Se a notícia é ruim, mata-se o mensageiro. Esse é o espírito da Lei de Radiodifusão aprovada em regime de urgência no mês passado. Sintetiza bem o que é a política lá. Busca controlar a imprensa com um sistema de autorizações renováveis a cada dois anos, quer-se desmantelar o grupo Clarín, um crítico esclarecido do governo, com restrições aos meios de difusão que podem possuir, e fazer com que apenas um terço dos órgãos de comunicação sejam de empresas privadas - os outros dois terços seriam do governo e de organizações não governamentais (ONGs).
A imprensa argentina insiste em divulgar a triste realidade. A atitude do governo é de mais pressão: piquetes sindicais para impedir a distribuição dos jornais, fiscalizações da Receita Federal de lá e um discurso da presidente destacando que os pobres não têm acesso à mídia. Se não têm, então para que a coação?
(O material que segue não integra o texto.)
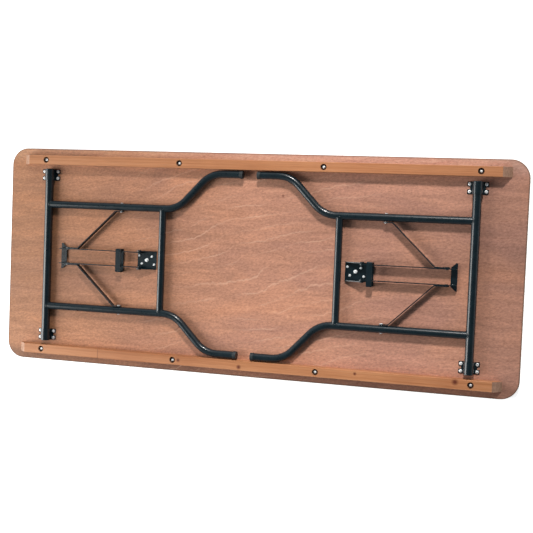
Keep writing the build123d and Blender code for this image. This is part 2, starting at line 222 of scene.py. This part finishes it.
def bump(tree, height, strength, distance, normal=None):
    """Relief from a height, on top of another relief where one is given."""
    inputs = {"Height": height, "Strength": strength, "Distance": distance}
    if normal is not None:
        inputs["Normal"] = normal
    return node(tree, "ShaderNodeBump", inputs).outputs[0]


def new_material(name):
    """An empty principled material, its tree, its shader and object coordinates."""
    material = bpy.data.materials.new(name)
    material.use_nodes = True
    tree = material.node_tree
    shader = tree.nodes["Principled BSDF"]
    coords = node(tree, "ShaderNodeTexCoord").outputs["Object"]
    return material, tree, shader, coords


def link(tree, shader, **sockets):
    """Links outputs to the shader's sockets, named with underscores for spaces."""
    for name, value in sockets.items():
        tree.links.new(value, shader.inputs[name.replace("_", " ")])


# ---------------------------------------------------------------- materials

def veneer_colour(tree, coords):
    """Red-brown rotary-cut veneer: soft bands, mottling, pores, curly lines and knots, with a painted shadow on
    the front margin, a painted sheen on the rear margin and painted shade along the rim.
    """
    place = axes(tree, coords)
    along = mapped(tree, place["X"], -VENEER_HALF_LENGTH, VENEER_HALF_LENGTH)
    colour = ramp(
        tree,
        along,
        [
            (0.0, (0.500, 0.226, 0.114)),
            (0.25, (0.565, 0.260, 0.148)),
            (0.5, (0.620, 0.298, 0.194)),
            (0.85, (0.610, 0.300, 0.208)),
            (1.0, (0.525, 0.260, 0.184)),
        ],
    )
    # across the panel: a painted shadow on the front margin beyond the front batten, darker through the middle,
    # and a painted cool sheen on the rear margin beyond the rear batten
    across = mapped(tree, place["Y"], -VENEER_HALF_WIDTH, VENEER_HALF_WIDTH)
    painted_margin_shadow_and_sheen = ramp(
        tree,
        across,
        [
            (0.033, 0.50),
            (0.07, 0.84),
            (0.15, 0.83),
            (0.35, 0.75),
            (0.65, 0.70),
            (0.85, 0.77),
            (0.93, 0.78),
            (0.968, (1.0, 1.12, 1.22)),
        ],
    )
    colour = mix(tree, 1.0, colour, painted_margin_shadow_and_sheen, "MULTIPLY")
    broad = noise_value(tree, stretched(tree, coords, (2.1, 6.5, 1.0)), 1.0, 3.0, 0.5, 1.1)
    tints = [(0.28, (0.35, 0.36, 0.42)), (0.50, (0.53, 0.53, 0.51)), (0.72, (0.69, 0.64, 0.54))]
    colour = toned(tree, colour, broad, tints)
    fibre = noise_value(tree, stretched(tree, coords, (6.0, 46.0, 20.0)), 1.0, 5.0, 0.58, 0.9)
    colour = toned(tree, colour, fibre, [(0.30, 0.34), (0.70, 0.66)])
    mottle = noise_value(tree, stretched(tree, coords, (95.0, 170.0, 60.0), turn=-0.2), 1.0, 4.0, 0.75)
    colour = toned(tree, colour, mottle, [(0.30, 0.27), (0.70, 0.73)], 0.6)
    colour = mix(tree, curly_lines(tree, coords), colour, (0.740, 0.450, 0.320))
    pores = noise_value(tree, stretched(tree, coords, (60.0, 700.0, 40.0)), 1.0, 2.0, 0.5)
    dark = ramp(tree, pores, [(0.30, 1.0), (0.40, 0.0)])
    colour = stained(tree, colour, dark, 0.5, (0.19, 0.072, 0.040))
    # painted shade along the panel's rounded edge
    colour = stained(tree, colour, painted_rim_shade(tree, coords), 0.62, (0.100, 0.050, 0.032))
    for x, y, radius in VENEER_KNOTS:
        knot = near(tree, coords, (x, y, PANEL_TOP), radius)
        colour = stained(tree, colour, knot, 0.7, (0.12, 0.030, 0.018))
    return colour, fibre, pores


def painted_rim_shade(tree, coords):
    """1 in a narrow line inside the panel's rounded outline, where shade is painted along the rounded edge."""
    outside = vector_maths(tree, "SUBTRACT", vector_maths(tree, "ABSOLUTE", coords), PANEL_CORE)
    reach = vector_maths(tree, "LENGTH", vector_maths(tree, "MAXIMUM", outside))
    return mapped(tree, reach, PANEL_CORNER - RIM_FADE, PANEL_CORNER - RIM_WIDTH)


def curly_lines(tree, coords):
    """How much of the light curly figure shows: thin wavering lines that climb to the right."""
    sway = noise_value(tree, stretched(tree, coords, (2.2, 3.0, 1.0)), 1.0, 2.0, 0.5)
    waver = noise_value(tree, stretched(tree, coords, (42.0, 16.0, 1.0)), 1.0, 3.0, 0.6)
    level = axes(tree, turned(tree, coords, CURL_TURN))["Y"]
    level = maths(tree, "MULTIPLY_ADD", sway, CURL_SWAY, level)
    level = maths(tree, "MULTIPLY_ADD", waver, CURL_WAVER, level)
    band = maths(tree, "FRACT", maths(tree, "MULTIPLY", level, CURLS_PER_METRE))
    crest = ramp(tree, band, [(0.0, 0.0), (0.40, 0.0), (0.50, 1.0), (0.55, 0.0), (1.0, 0.0)])
    gap = maths(tree, "ABSOLUTE", maths(tree, "ADD", axes(tree, coords)["X"], -CURL_CENTRE_X))
    central = mapped(tree, gap, CURL_FAINT, CURL_STRONG, 0.12, 1.0)
    patches = noise_value(tree, stretched(tree, coords, (4.0, 9.0, 1.0)), 1.0, 2.0, 0.6)
    shown = maths(tree, "MULTIPLY", crest, ramp(tree, patches, [(0.42, 0.0), (0.58, 1.0)]))
    return maths(tree, "MULTIPLY", shown, maths(tree, "MULTIPLY", central, 0.5))


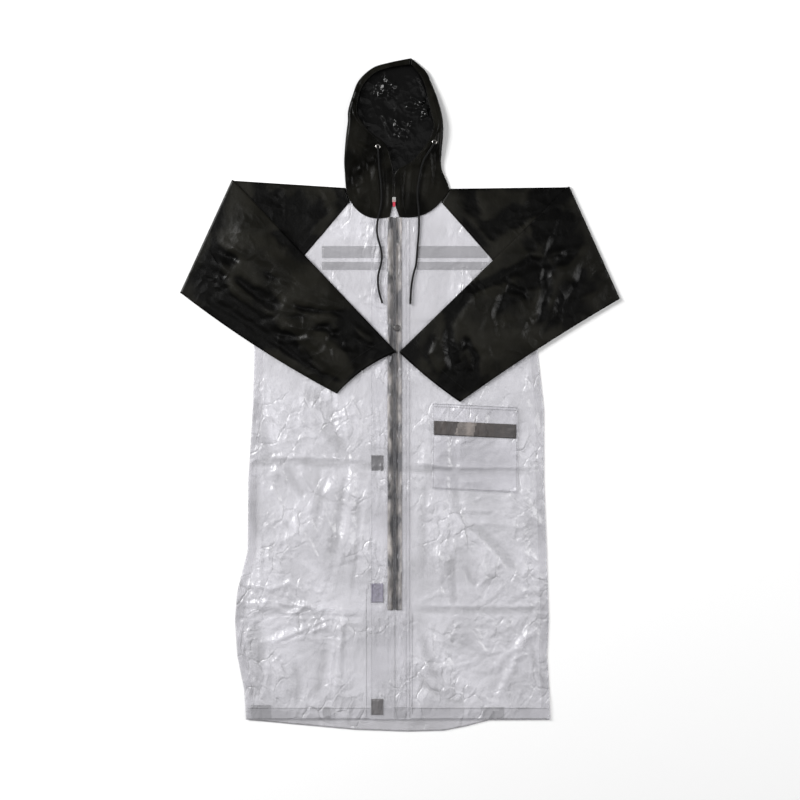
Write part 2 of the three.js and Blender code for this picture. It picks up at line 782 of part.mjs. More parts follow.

A justificativa da lei e das pressões é a de evitar o monopólio da imprensa e de homenagear os 118 jornalistas desaparecidos. Na prática, é o controle da imprensa e, o que é mais grave, muito mais grave, uma tentativa de transformar o sonho dos desaparecidos num pesadelo. O desejo da Argentina Grande, que completa dois séculos no ano que vem, já superou situações piores. E permanece como esperança.